## PROBLEM STATEMENT
The required output consists solely of the lines from the one containing "fence_left();" down to the one containing "obj.data.transform(obj.matrix_world)", both included, each quoted exactly.

────────────────────────────────────────

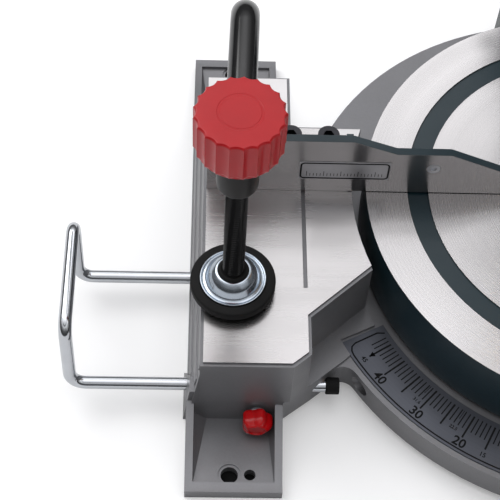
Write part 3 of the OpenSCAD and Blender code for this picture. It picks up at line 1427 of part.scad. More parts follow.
base_casting();
rubber_feet();
mitre_scale();
pivot_bolt();
pivot_nut();
fence_left();
fence_right();
fence_screws();
fence_plate();
turntable();
kerf_plate();
kerf_screws();
mitre_pointer();
bevel_scale();
bevel_pivot_bolt();
bevel_lock_stud();
lock_shoe();
mitre_lock_knob();
mitre_lock_rod();
detent_lever();
clamp_collar();
clamp_arm();
clamp_spindle();
clamp_knob();
clamp_dome();
clamp_pad();
clamp_post_screw();
extension_wire_left();
extension_wire_right();
wire_caps_left();
wire_caps_right();
thumbscrew_left();
thumbscrew_right();
tilt_bracket();
bevel_pointer();
bevel_lock_lever();
chop_axle();
chop_spring();
upper_guard();
gear_cover();
motor_housing();
motor_cap();
motor_stator();
handle_left();
handle_right();
head_screws();
dust_port();
cable_gland();
trigger();
lock_off_button();
arbor_lock();
lock_pin();
lower_guard();
saw_blade();
blade_flanges();
arbor_bolt();
spindle();
driven_gear();
armature();
motor_fan();
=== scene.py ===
import json
import math

import bmesh
import bpy
from bpy.props import FloatProperty, FloatVectorProperty, IntProperty, PointerProperty
from mathutils import Matrix, Vector


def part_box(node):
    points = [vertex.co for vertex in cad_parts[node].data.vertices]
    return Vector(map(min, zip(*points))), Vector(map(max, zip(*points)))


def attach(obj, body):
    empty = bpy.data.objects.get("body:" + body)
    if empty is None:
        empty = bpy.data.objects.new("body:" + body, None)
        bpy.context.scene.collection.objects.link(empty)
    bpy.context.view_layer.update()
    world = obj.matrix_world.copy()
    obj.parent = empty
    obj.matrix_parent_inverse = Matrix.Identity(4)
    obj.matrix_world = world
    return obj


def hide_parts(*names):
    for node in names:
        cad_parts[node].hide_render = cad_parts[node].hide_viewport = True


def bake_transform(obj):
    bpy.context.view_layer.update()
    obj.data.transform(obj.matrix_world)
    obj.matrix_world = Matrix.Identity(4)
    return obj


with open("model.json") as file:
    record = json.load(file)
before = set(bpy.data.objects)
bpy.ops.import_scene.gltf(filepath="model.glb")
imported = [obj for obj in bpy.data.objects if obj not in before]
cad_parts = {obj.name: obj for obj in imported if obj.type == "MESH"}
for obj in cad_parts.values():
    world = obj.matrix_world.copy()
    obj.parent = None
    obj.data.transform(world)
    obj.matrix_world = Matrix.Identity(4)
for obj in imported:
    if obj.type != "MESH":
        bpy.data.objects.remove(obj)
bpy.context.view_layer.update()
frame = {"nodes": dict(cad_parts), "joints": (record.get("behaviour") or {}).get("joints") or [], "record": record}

bl_info = {
    "name": "Mitre saw finish",
    "version": (1, 0, 0),
    "blender": (4, 5, 0),
    "location": "3D Viewport > Sidebar > Mitre saw",
    "description": "Builds the finished surfaces of a compound mitre saw round its packed parts",
    "category": "Object",
}

NODES = frame["nodes"]
BODIES = frame["record"]["behaviour"]["bodies"]
BODY = {node: body for body, nodes in BODIES.items() for node in nodes}
# Lengths are in metres. Angles are in degrees where they aren't made with math.radians.
MM = 0.001
WHOLE_TURN = 2 * math.pi


def joint_at(name):
    """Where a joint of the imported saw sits."""
    return Vector(next(joint["pos_m"] for joint in frame["joints"] if joint["name"] == name))


def half_width(node):
    """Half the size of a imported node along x."""
    low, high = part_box(node)
    return (high.x - low.x) / 2


TABLE_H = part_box("kerf_plate")[1].z
TABLE_AT = Vector((0, 0, 0))
BLADE_AT = joint_at("blade_spin")
CHOP_AT = joint_at("chop")
SPINDLE_AT = joint_at("clamp_screw")
POST_AT = joint_at("clamp_swing")
CHOP_REST = math.radians(-38)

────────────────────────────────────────

## OUTPUT BELOW
fence_left();
fence_right();
fence_screws();
fence_plate();
turntable();
kerf_plate();
kerf_screws();
mitre_pointer();
bevel_scale();
bevel_pivot_bolt();
bevel_lock_stud();
lock_shoe();
mitre_lock_knob();
mitre_lock_rod();
detent_lever();
clamp_collar();
clamp_arm();
clamp_spindle();
clamp_knob();
clamp_dome();
clamp_pad();
clamp_post_screw();
extension_wire_left();
extension_wire_right();
wire_caps_left();
wire_caps_right();
thumbscrew_left();
thumbscrew_right();
tilt_bracket();
bevel_pointer();
bevel_lock_lever();
chop_axle();
chop_spring();
upper_guard();
gear_cover();
motor_housing();
motor_cap();
motor_stator();
handle_left();
handle_right();
head_screws();
dust_port();
cable_gland();
trigger();
lock_off_button();
arbor_lock();
lock_pin();
lower_guard();
saw_blade();
blade_flanges();
arbor_bolt();
spindle();
driven_gear();
armature();
motor_fan();
=== scene.py ===
import json
import math

import bmesh
import bpy
from bpy.props import FloatProperty, FloatVectorProperty, IntProperty, PointerProperty
from mathutils import Matrix, Vector


def part_box(node):
    points = [vertex.co for vertex in cad_parts[node].data.vertices]
    return Vector(map(min, zip(*points))), Vector(map(max, zip(*points)))


def attach(obj, body):
    empty = bpy.data.objects.get("body:" + body)
    if empty is None:
        empty = bpy.data.objects.new("body:" + body, None)
        bpy.context.scene.collection.objects.link(empty)
    bpy.context.view_layer.update()
    world = obj.matrix_world.copy()
    obj.parent = empty
    obj.matrix_parent_inverse = Matrix.Identity(4)
    obj.matrix_world = world
    return obj


def hide_parts(*names):
    for node in names:
        cad_parts[node].hide_render = cad_parts[node].hide_viewport = True


def bake_transform(obj):
    bpy.context.view_layer.update()
    obj.data.transform(obj.matrix_world)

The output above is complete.